Ao se conhecerem pessoalmente em um congresso de antropologia, Soraya e Aparecida – que também já havia publicado um livro sobre a Vila Mimosa – resolveram unir forças, já que pesquisavam sobre o mesmo tema, e se juntaram a Hélio Silva, autor de Travesti: a invenção do feminino (Relume Dumará, Iser, 1993), para organizar um trabalho comum.  No livro, Aparecida assina o artigo “Corpos normalizados, corpos degradados: os direitos humanos e as classificações sobre a prostituição de adultas e jovens”, mostrando como, nas duas últimas décadas, as instituições de defesa dos direitos humanos passaram a normalizar a sexualidade das prostitutas mais velhas, adultas, percebidas como profissionais, agravando, ao mesmo tempo, a atribuição de desvio e degradação das mais jovens, quase sempre consideradas em situação de exploração sexual comercial. “Não é bem assim que as coisas acontecem.”
 
Ela mostra que, ao contrário do que pensa o senso comum, que costuma ver a profissional do sexo como uma vítima da ação de exploradores, muitas delas escolheram a ocupação por opção. “Queríamos abrir essa perspectiva. Mostrar que muitas delas resistem ao controle de gerentes e donos de clubes, impõem limites aos abusos, controlam o assédio sexual e, em vez de objetos, são sujeitos ativos em relação a seus clientes, criando espaço para exprimir e realizar sua própria sexualidade e desejos.”
 
Nas muitas histórias ouvidas por Soraya e por outros pesquisadores nesse extenso trabalho de campo, há desde as mulheres que batalham a vida nos garimpos do Norte do País àquelas que transitam pelas diversas fronteiras da Europa no trabalho do sexo, passando pela prostituição nas saunas masculinas; pelas tentativas de segregação urbana da atividade e por vários outros aspectos do exercício da profissão.
 
Mas mesmo na prostituição, há espaço também para situações de afeto. “Das interações face a face entre profissionais e clientes, podem nascer sentimentos para além das relações comerciais. Várias delas falam, por exemplo, de clientes com os quais se relacionam há mais de 20, 30 anos, sem os constrangimentos de uma relação conjugal dita estável, e muitas vezes em um laço bem mais duradouro do que muito casamento”, fala.
 
Da mesma forma que para várias outras categorias profissionais e movimentos sociais, elas também querem ver a categoria reconhecida e com direitos assegurados.

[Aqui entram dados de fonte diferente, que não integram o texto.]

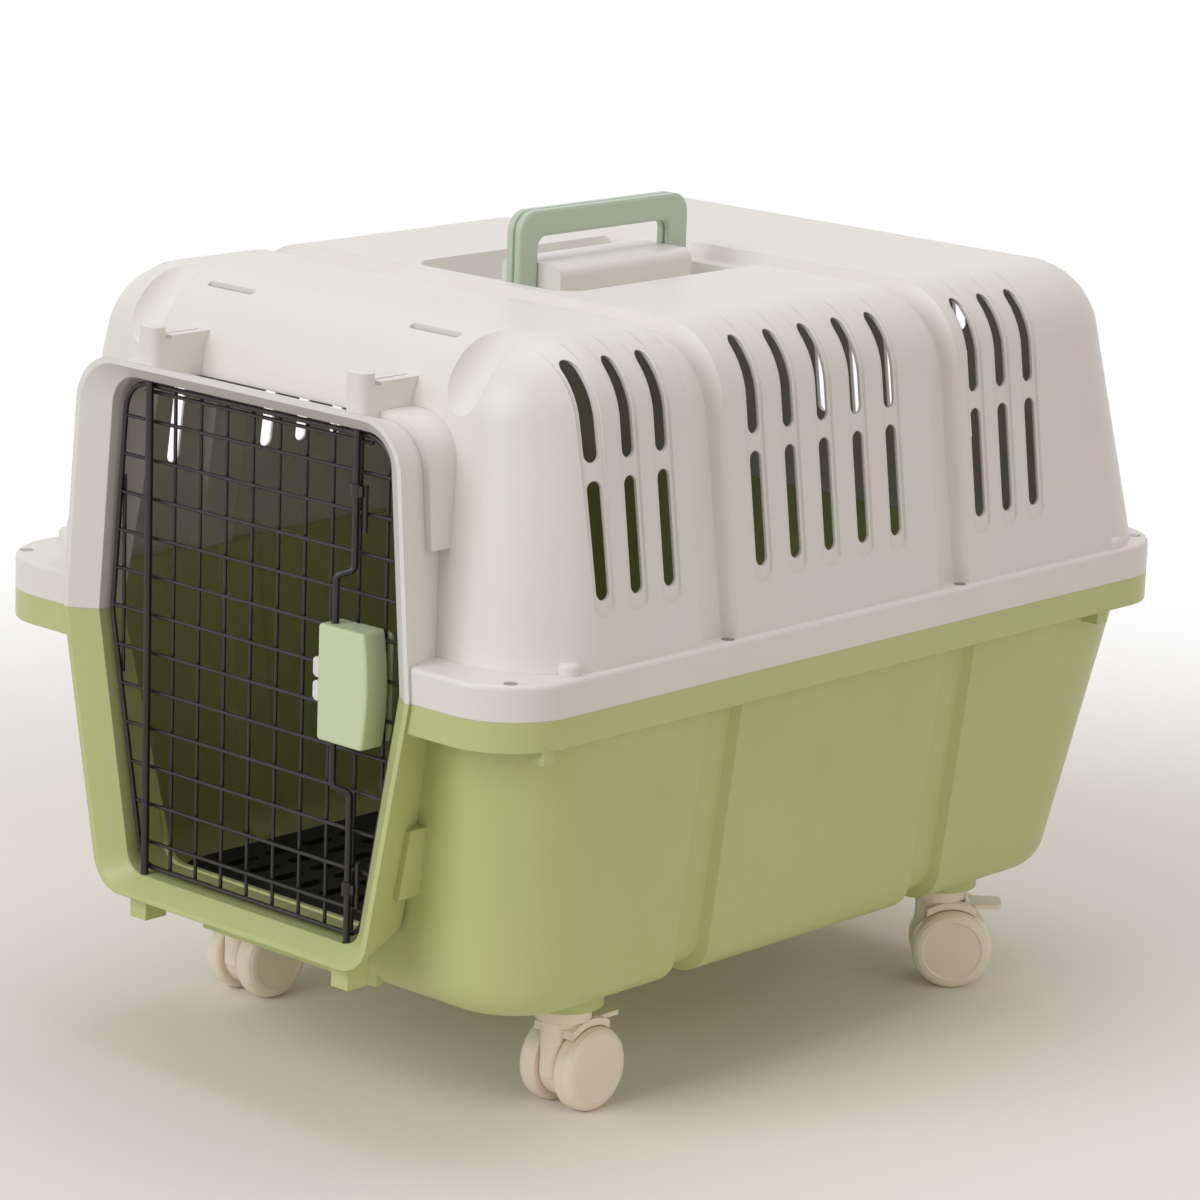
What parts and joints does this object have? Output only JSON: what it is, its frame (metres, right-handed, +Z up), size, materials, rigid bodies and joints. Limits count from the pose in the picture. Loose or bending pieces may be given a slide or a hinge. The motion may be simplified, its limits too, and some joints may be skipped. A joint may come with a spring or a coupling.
{
  "type": "dog crate",
  "caption": "Plastic dog crate with a white vented shell screwed to a green tub, a swinging wire door with a squeeze latch, folding carry handles and braked swivel casters.",
  "frame": {"origin": "on the floor under the middle of the crate's outline", "axes": "+Z up; the door faces -Y; +X is the crate's width, towards the latch side of the door"},
  "size_m": [0.45, 0.623, 0.516],
  "materials": {
    "shell_plastic": "smooth satin white moulding",
    "tub_plastic": "smooth satin light green moulding",
    "screw_steel": "zinc plated screw",
    "mat_plastic": "black slotted plastic",
    "door_wire": "black coated steel wire",
    "latch_plastic": "pale green moulding",
    "slide_plastic": "white moulding",
    "spring_steel": "bare spring wire",
    "handle_plastic": "sage green moulding",
    "pin_steel": "plain steel pin",
    "caster_plastic": "cream moulding",
    "wheel_plastic": "cream moulding"
  },
  "bodies": {
    "crate": {"lower_tub": "tub_plastic", "upper_shell": "shell_plastic", "rim_screws": "screw_steel", "floor_mat": "mat_plastic", "handle_pin_left": "pin_steel", "handle_pin_right": "pin_steel"},
    "door": {"door_frame_wire": "door_wire", "door_cross_wires": "door_wire", "door_upright_wires": "door_wire", "door_hinge_rod": "door_wire", "bolt_guides": "door_wire", "latch_cover": "latch_plastic", "latch_back_plate": "latch_plastic", "latch_spring": "spring_steel"},
    "upper_bolt": {"latch_slide_upper": "slide_plastic", "latch_bolt_upper": "door_wire"},
    "lower_bolt": {"latch_slide_lower": "slide_plastic", "latch_bolt_lower": "door_wire"},
    "right_handle": {"handle_right": "handle_plastic"},
    "left_handle": {"handle_left": "handle_plastic"},
    "caster_front_right": {"caster_body_front_right": "caster_plastic", "caster_stem_front_right": "pin_steel", "wheel_axle_front_right": "pin_steel", "brake_pin_front_right": "pin_steel"},
    "outer_wheel_front_right": {"wheel_outer_front_right": "wheel_plastic"},
    "inner_wheel_front_right": {"wheel_inner_front_right": "wheel_plastic"},
    "pedal_front_right": {"brake_pedal_front_right": "caster_plastic"},
    "caster_front_left": {"caster_body_front_left": "caster_plastic", "caster_stem_front_left": "pin_steel", "wheel_axle_front_left": "pin_steel", "brake_pin_front_left": "pin_steel"},
    "outer_wheel_front_left": {"wheel_outer_front_left": "wheel_plastic"},
    "inner_wheel_front_left": {"wheel_inner_front_left": "wheel_plastic"},
    "pedal_front_left": {"brake_pedal_front_left": "caster_plastic"},
    "caster_rear_right": {"caster_body_rear_right": "caster_plastic", "caster_stem_rear_right": "pin_steel", "wheel_axle_rear_right": "pin_steel", "brake_pin_rear_right": "pin_steel"},
    "outer_wheel_rear_right": {"wheel_outer_rear_right": "wheel_plastic"},
    "inner_wheel_rear_right": {"wheel_inner_rear_right": "wheel_plastic"},
    "pedal_rear_right": {"brake_pedal_rear_right": "caster_plastic"},
    "caster_rear_left": {"caster_body_rear_left": "caster_plastic", "caster_stem_rear_left": "pin_steel", "wheel_axle_rear_left": "pin_steel", "brake_pin_rear_left": "pin_steel"},
    "outer_wheel_rear_left": {"wheel_outer_rear_left": "wheel_plastic"},
    "inner_wheel_rear_left": {"wheel_inner_rear_left": "wheel_plastic"},
    "pedal_rear_left": {"brake_pedal_rear_left": "caster_plastic"}
  },
  "joints": [
    {"name": "door_swing", "type": "hinge", "parent": "crate", "child": "door", "pos_m": [-0.088, -0.2975, 0.277], "axis": [0, 0, -1], "range_deg": [0, 155]},
    {"name": "upper_bolt_slide", "type": "slide", "parent": "door", "child": "upper_bolt", "axis": [0, 0, 1], "range_m": [0, 0.01], "stiffness_N_per_m": 120, "springref_m": 0.014, "deforming": ["latch_spring"]},
    {"name": "lower_bolt_slide", "type": "slide", "parent": "door", "child": "lower_bolt", "axis": [0, 0, -1], "range_m": [0, 0.01]},
    {"name": "right_handle_fold", "type": "hinge", "parent": "crate", "child": "right_handle", "pos_m": [0.0032, -0.007, 0.47], "axis": [0, 1, 0], "range_deg": [0, 90]},
    {"name": "left_handle_fold", "type": "hinge", "parent": "crate", "child": "left_handle", "pos_m": [-0.0032, -0.007, 0.47], "axis": [0, -1, 0], "range_deg": [0, 90]},
    {"name": "swivel_front_right", "type": "hinge", "parent": "crate", "child": "caster_front_right", "pos_m": [0.139, -0.165, 0.06], "axis": [0, 0, 1], "continuous": true},
    {"name": "spin_outer_front_right", "type": "hinge", "parent": "caster_front_right", "child": "outer_wheel_front_right", "pos_m": [0.139, -0.156, 0.026], "axis": [1, 0, 0], "continuous": true},
    {"name": "spin_inner_front_right", "type": "hinge", "parent": "caster_front_right", "child": "inner_wheel_front_right", "pos_m": [0.139, -0.156, 0.026], "axis": [1, 0, 0], "continuous": true},
    {"name": "brake_front_right", "type": "hinge", "parent": "caster_front_right", "child": "pedal_front_right", "pos_m": [0.139, -0.147, 0.0535], "axis": [-1, 0, 0], "range_deg": [0, 11]},
    {"name": "swivel_front_left", "type": "hinge", "parent": "crate", "child": "caster_front_left", "pos_m": [-0.139, -0.165, 0.06], "axis": [0, 0, 1], "continuous": true},
    {"name": "spin_outer_front_left", "type": "hinge", "parent": "caster_front_left", "child": "outer_wheel_front_left", "pos_m": [-0.139, -0.156, 0.026], "axis": [1, 0, 0], "continuous": true},
    {"name": "spin_inner_front_left", "type": "hinge", "parent": "caster_front_left", "child": "inner_wheel_front_left", "pos_m": [-0.139, -0.156, 0.026], "axis": [1, 0, 0], "continuous": true},
    {"name": "brake_front_left", "type": "hinge", "parent": "caster_front_left", "child": "pedal_front_left", "pos_m": [-0.139, -0.147, 0.0535], "axis": [-1, 0, 0], "range_deg": [0, 11]},
    {"name": "swivel_rear_right", "type": "hinge", "parent": "crate", "child": "caster_rear_right", "pos_m": [0.137, 0.195, 0.06], "axis": [0, 0, 1], "continuous": true},
    {"name": "spin_outer_rear_right", "type": "hinge", "parent": "caster_rear_right", "child": "outer_wheel_rear_right", "pos_m": [0.14364, 0.20108, 0.026], "axis": [0.6756, -0.7373, 0], "continuous": true},
    {"name": "spin_inner_rear_right", "type": "hinge", "parent": "caster_rear_right", "child": "inner_wheel_rear_right", "pos_m": [0.14364, 0.20108, 0.026], "axis": [0.6756, -0.7373, 0], "continuous": true},
    {"name": "brake_rear_right", "type": "hinge", "parent": "caster_rear_right", "child": "pedal_rear_right", "pos_m": [0.15027, 0.20716, 0.0535], "axis": [-0.6756, 0.7373, 0], "range_deg": [0, 11]},
    {"name": "swivel_rear_left", "type": "hinge", "parent": "crate", "child": "caster_rear_left", "pos_m": [-0.137, 0.195, 0.06], "axis": [0, 0, 1], "continuous": true},
    {"name": "spin_outer_rear_left", "type": "hinge", "parent": "caster_rear_left", "child": "outer_wheel_rear_left", "pos_m": [-0.137, 0.204, 0.026], "axis": [1, 0, 0], "continuous": true},
    {"name": "spin_inner_rear_left", "type": "hinge", "parent": "caster_rear_left", "child": "inner_wheel_rear_left", "pos_m": [-0.137, 0.204, 0.026], "axis": [1, 0, 0], "continuous": true},
    {"name": "brake_rear_left", "type": "hinge", "parent": "caster_rear_left", "child": "pedal_rear_left", "pos_m": [-0.137, 0.213, 0.0535], "axis": [-1, 0, 0], "range_deg": [0, 11]}
  ],
  "couplings": [
    {"joint": "lower_bolt_slide", "follows": "upper_bolt_slide", "ratio": 1}
  ]
}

A força mais visível desse movimento foi Gabriela Leite, que, para quem não sabe, foi a primeira prostituta a candidatar-se ao cargo de deputada federal no País e tema do documentário Um Beijo para Gabriela, da antropóloga Laura Murray. Depois de sua morte, em 2013, o movimento continuou firme, embora não de forma tão visível para um público mais amplo. “Além disso, o momento político atual no Brasil tem se configurado como o grande obstáculo para a reivindicação e produção de direitos, esperada em regimes democráticos. As bancadas religiosas no Congresso têm dificultado ou mesmo impedido o debate de pautas mais progressistas, sobretudo as que dizem respeito ao exercício da prostituição e seus direitos, como o projeto proposto pelo deputado Jean Wyllys”, comenta Soraya.
 
Como avalia a autora, desde o episódio da violenta ação policial na Boca do Lixo paulista, em 1979, as coisas melhoraram um pouco, mas ainda há muito a ser feito. “Quando se afirma de maneira autônoma, sobretudo com relação à sua vida profissional e sexual, toda mulher está passível de sofrer o estigma da puta, mesmo não sendo prostituta. A vida pública e sexualizada de uma mulher é campo fértil e potencial para a atualização desse estigma”, conclui Soraya.